Sepaton offers data de-duplication on its S2100-ES2 VTL through a software option called DeltaStor. The post-process de-duplication uses a proprietary "content-aware" algorithm. Sepaton's claim to fame so far in the data de-duplication world is the fact that it uses a process called forward referencing, while other products use reverse referencing. Reverse referencing creates a pointer to the original data if there are further occurrences of the original; forward referencing writes the latest version of the data and makes the previous occurrences a pointer to the most recent version. Sepaton claims this method makes restores quicker by keeping the most recent backups intact, since more recent backups are the ones most likely to be restored as a general rule.
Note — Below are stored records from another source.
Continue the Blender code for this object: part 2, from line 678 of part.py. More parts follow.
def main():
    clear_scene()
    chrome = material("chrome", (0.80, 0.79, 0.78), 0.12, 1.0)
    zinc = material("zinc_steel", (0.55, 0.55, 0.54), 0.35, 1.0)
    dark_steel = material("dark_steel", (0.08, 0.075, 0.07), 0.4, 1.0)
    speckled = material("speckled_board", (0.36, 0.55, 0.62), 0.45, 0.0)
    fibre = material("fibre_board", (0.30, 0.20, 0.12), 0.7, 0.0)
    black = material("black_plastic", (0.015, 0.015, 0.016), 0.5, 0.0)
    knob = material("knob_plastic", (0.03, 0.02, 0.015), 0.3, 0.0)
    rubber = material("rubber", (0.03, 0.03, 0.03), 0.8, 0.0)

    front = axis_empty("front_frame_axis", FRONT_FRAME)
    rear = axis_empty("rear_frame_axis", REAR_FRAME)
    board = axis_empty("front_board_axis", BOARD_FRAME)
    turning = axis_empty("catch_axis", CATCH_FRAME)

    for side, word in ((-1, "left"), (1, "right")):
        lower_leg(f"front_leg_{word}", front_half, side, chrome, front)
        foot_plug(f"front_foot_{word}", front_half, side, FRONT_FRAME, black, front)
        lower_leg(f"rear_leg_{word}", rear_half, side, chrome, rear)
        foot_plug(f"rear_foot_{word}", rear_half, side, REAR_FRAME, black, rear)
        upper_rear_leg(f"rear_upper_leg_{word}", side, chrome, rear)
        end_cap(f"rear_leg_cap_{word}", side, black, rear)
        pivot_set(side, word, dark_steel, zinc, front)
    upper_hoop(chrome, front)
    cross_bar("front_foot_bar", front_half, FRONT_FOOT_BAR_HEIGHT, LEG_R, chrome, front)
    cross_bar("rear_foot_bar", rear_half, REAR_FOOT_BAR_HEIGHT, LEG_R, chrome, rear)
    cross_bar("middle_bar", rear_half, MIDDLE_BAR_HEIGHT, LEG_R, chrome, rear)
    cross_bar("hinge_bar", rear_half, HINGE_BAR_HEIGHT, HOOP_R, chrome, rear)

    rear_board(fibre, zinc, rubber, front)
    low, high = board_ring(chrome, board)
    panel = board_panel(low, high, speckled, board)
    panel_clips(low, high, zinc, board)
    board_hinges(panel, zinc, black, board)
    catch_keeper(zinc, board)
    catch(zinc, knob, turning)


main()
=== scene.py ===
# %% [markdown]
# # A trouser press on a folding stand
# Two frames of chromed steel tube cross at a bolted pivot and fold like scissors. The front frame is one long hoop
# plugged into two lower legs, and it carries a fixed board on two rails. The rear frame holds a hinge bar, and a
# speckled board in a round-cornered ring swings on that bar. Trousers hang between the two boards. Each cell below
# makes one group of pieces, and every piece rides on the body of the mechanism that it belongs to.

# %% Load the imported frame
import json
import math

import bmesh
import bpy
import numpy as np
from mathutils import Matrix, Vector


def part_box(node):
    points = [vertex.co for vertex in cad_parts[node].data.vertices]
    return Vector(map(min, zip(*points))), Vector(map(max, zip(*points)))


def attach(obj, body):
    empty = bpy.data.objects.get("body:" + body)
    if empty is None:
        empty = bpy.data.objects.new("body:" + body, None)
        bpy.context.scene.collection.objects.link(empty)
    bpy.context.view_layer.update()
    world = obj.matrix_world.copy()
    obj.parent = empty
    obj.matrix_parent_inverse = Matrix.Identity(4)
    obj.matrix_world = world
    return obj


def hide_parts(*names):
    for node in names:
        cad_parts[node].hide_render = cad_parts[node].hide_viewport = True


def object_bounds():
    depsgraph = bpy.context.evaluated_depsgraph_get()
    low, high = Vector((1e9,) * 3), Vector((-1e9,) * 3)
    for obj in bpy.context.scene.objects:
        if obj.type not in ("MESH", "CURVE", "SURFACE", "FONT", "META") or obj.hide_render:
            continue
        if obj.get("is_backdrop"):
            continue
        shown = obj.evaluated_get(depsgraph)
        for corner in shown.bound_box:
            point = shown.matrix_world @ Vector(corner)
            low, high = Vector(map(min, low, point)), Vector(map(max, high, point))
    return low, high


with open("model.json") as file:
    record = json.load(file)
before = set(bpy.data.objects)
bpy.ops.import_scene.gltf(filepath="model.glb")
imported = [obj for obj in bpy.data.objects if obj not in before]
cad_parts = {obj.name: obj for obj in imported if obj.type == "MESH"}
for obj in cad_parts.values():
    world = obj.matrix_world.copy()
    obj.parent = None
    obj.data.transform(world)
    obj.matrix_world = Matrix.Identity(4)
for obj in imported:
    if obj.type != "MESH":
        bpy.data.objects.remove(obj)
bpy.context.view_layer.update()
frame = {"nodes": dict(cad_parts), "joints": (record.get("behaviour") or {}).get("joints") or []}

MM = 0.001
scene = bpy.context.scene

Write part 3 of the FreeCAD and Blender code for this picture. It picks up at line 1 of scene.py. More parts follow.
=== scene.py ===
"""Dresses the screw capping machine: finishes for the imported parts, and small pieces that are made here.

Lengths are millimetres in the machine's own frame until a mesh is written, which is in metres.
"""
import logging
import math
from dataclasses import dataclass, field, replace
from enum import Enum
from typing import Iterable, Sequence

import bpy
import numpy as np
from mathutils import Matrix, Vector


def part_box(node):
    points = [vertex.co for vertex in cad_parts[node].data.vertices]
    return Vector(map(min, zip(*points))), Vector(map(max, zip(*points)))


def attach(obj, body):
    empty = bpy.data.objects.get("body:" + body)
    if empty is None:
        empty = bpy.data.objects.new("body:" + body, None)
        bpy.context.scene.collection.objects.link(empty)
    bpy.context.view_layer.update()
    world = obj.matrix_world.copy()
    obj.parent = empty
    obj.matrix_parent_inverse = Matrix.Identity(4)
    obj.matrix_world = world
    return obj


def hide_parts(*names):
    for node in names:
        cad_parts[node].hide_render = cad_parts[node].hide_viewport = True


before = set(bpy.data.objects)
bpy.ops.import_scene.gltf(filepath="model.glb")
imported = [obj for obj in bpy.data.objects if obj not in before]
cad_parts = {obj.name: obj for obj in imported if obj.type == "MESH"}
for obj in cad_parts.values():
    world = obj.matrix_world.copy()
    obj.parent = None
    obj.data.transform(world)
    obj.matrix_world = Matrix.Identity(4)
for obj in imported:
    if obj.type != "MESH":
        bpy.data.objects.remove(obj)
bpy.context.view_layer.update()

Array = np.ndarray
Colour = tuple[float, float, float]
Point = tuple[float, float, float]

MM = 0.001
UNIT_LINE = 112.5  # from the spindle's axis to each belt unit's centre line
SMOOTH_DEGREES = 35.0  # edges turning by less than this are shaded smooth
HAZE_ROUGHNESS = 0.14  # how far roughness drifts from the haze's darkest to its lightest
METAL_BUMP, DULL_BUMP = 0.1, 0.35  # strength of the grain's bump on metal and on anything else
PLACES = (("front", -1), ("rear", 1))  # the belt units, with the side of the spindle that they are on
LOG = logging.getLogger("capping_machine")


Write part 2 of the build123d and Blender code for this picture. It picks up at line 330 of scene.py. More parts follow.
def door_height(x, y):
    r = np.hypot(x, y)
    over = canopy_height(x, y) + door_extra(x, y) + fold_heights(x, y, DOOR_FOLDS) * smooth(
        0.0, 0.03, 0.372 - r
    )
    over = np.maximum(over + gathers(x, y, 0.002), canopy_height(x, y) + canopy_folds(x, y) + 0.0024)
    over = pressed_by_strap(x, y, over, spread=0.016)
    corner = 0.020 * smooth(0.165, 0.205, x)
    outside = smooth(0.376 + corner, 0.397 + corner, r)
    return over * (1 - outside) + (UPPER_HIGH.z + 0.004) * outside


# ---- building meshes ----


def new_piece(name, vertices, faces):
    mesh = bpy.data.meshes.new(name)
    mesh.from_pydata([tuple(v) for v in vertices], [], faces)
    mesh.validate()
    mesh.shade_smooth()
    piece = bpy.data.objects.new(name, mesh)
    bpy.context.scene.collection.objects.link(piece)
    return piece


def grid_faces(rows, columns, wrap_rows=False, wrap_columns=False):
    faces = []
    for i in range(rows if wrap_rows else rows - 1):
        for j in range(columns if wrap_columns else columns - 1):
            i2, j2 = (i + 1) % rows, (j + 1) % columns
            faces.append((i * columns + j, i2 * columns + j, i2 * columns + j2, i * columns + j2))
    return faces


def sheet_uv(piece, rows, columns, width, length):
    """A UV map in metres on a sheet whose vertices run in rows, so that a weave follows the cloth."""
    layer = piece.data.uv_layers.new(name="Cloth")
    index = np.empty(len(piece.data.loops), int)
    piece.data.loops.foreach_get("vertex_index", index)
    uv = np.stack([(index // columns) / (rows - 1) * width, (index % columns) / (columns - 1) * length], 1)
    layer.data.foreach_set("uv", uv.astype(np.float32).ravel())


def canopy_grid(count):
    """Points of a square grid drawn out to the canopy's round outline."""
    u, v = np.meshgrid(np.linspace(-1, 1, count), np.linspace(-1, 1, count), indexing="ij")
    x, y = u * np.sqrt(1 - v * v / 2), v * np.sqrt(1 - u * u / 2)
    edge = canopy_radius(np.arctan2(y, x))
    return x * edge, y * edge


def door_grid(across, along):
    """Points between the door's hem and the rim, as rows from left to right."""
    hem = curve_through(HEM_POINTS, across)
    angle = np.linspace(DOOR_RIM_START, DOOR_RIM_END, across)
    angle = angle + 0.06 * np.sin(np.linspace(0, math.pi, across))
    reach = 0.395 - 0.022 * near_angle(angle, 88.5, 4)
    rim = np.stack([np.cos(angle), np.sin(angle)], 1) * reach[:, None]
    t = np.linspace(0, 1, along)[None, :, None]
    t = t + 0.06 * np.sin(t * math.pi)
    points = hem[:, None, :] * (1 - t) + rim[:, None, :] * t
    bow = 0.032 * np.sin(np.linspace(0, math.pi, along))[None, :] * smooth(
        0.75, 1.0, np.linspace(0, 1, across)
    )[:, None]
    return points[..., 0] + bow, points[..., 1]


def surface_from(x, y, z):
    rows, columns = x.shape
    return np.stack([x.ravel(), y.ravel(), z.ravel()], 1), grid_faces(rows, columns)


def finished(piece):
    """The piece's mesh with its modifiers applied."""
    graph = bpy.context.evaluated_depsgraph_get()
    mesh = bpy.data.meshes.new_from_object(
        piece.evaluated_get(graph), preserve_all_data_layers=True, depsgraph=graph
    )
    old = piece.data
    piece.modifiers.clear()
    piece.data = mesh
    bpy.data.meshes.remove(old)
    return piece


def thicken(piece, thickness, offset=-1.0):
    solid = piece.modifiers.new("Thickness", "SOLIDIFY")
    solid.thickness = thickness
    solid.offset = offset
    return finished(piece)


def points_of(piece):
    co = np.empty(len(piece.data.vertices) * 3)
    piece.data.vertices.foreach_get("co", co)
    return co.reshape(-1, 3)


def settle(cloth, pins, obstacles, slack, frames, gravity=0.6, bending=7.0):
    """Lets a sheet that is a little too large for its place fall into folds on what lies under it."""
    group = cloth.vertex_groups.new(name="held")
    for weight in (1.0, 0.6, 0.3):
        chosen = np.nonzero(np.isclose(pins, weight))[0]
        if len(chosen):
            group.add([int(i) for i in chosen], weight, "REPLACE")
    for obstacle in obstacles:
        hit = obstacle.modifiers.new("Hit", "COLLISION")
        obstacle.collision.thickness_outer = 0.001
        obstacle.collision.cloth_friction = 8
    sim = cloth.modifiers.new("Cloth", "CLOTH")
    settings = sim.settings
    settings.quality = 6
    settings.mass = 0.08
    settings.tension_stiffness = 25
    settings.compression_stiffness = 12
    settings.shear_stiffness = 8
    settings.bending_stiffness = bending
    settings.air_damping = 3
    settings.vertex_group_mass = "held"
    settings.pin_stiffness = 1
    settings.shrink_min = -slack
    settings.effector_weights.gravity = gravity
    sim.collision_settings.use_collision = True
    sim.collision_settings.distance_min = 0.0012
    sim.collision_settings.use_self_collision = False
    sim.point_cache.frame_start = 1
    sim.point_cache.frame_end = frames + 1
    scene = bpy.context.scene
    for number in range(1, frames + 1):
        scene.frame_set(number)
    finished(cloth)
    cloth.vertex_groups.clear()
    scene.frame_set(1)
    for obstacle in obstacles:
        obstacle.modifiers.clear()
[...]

Symantec has a product most comparable to Avamar, a software feature called PureDisk it's currently integrating with its NetBackup software. Like Avamar, the product uses a proprietary algorithm to de-duplicate data in-line and at the source. The latest version of NetBackup, 6.2, supports PureDisk to tape targets and integrates PureDisk into the Backup Reporter backup monitoring tool. Version 6.2 also supports failover between multiple PureDisk servers. The next big release for NetBackup, version 6.5, slated for announcement in June, will offer even more integration between NetBackup and PureDisk, according to early reports.